Harvard faculty voted to impose a roughly 20 percent cap on A grades beginning in fall 2027, approving the College’s most aggressive attempt in decades to reverse grade inflation and reshape academic standards.

Faculty voted 458 to 201 for the first plank of the three-part proposal, which will limit A grades in undergraduate courses to 20 percent of enrollment, with flexibility for up to four additional A’s.

The measure passed with 69.5 percent of votes cast.

Faculty also approved a companion measure to use average percentile rankings, rather than GPA, to determine internal awards and honors. That measure passed 498 to 157, with 76 percent of participating faculty in favor.

But faculty rejected the proposal’s third plank, which would have allowed courses to petition to opt out of the A cap if they were graded on an unsatisfactory, satisfactory, and satisfactory-plus basis. That measure failed 292 to 364.

Together, the votes represent a sweeping intervention in Harvard College’s academic culture — one that will sharply reduce the share of A’s and place new constraints on grading decisions traditionally left to individual instructors.

The decision marks a major victory for Dean of Undergraduate Education Amanda Claybaugh and the faculty subcommittee that designed the plan after warning that Harvard’s grading system had become too compressed at the top to distinguish exceptional work from merely strong performance.

It also signals that faculty were willing to endorse a mandatory cap despite months of objections from students and professors who argued that the proposal could heighten competition, discourage intellectual risk-taking, and infringe on faculty autonomy.

Students overwhelmingly disapproved of the proposal. Nearly 85 percent of respondents to a February survey administered by the Harvard Undergraduate Association said they disapproved of the proposal.

But faculty support held — and ultimately proved decisive.

The policy was repeatedly revised before reaching the ballot. When the proposal was first introduced in February, its architects pitched the A cap and percentile-ranking system as paired reforms: the ranking system would prevent students from avoiding larger or more difficult courses in search of better grades under the cap.

After pushback, the subcommittee separated the measures into distinct votes, delayed implementation by a year to fall 2027, and added a “satisfactory-plus” designation for courses that chose to opt out of the system.

In the weeks before the vote, some faculty also pushed for a more complicated alternative to the“20 percent plus four” formula that would have tightened limits in smaller courses. But that amendment failed to make it onto the final ballot after faculty favored the original formula in a preliminary poll.

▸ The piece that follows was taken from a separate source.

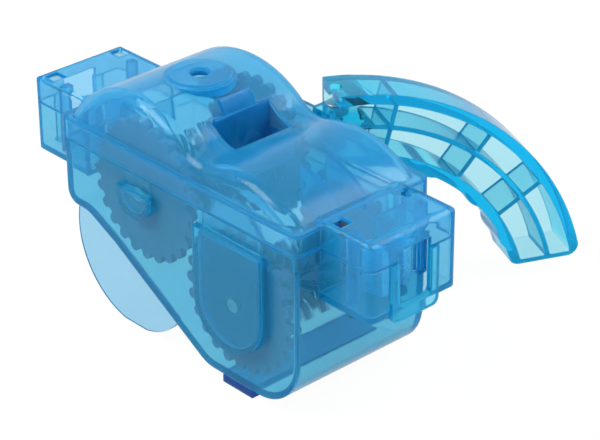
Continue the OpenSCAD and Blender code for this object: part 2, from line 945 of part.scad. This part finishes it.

The approved cap represents a dramatic escalation from the College’s recent voluntary effort to curb grade inflation. In October, Claybaugh wrote that Harvard’s grading system was “failing,” reporting that more than 60 percent of undergraduate grades awarded during the 2024-25 academic year were A’s.

In response, faculty reduced the share of A grades by nearly seven percentage points in the fall semester. But Wednesday’s vote points to a faculty intent on a more ambitious approach to the problem.

Claybaugh hailed the vote in a statement, calling it an “important step” toward repairing the College’s grading system.

“This is a consequential vote,” she wrote. “It will, I believe, strengthen the academic culture of Harvard; it will also, I hope, encourage other institutions to confront similar questions with the same level of rigor and courage.”

Members of the subcommittee that drafted the proposal added that the cap would restore the value of a Harvard transcript.

“This matters for our students above all. A Harvard A grade will now tell them, as well as employers and graduate schools, something real about what a student has achieved,” they wrote. “An A will once again be what Harvard’s guidelines have long said it is: a mark of extraordinary distinction.”

This is a developing story and will be updated.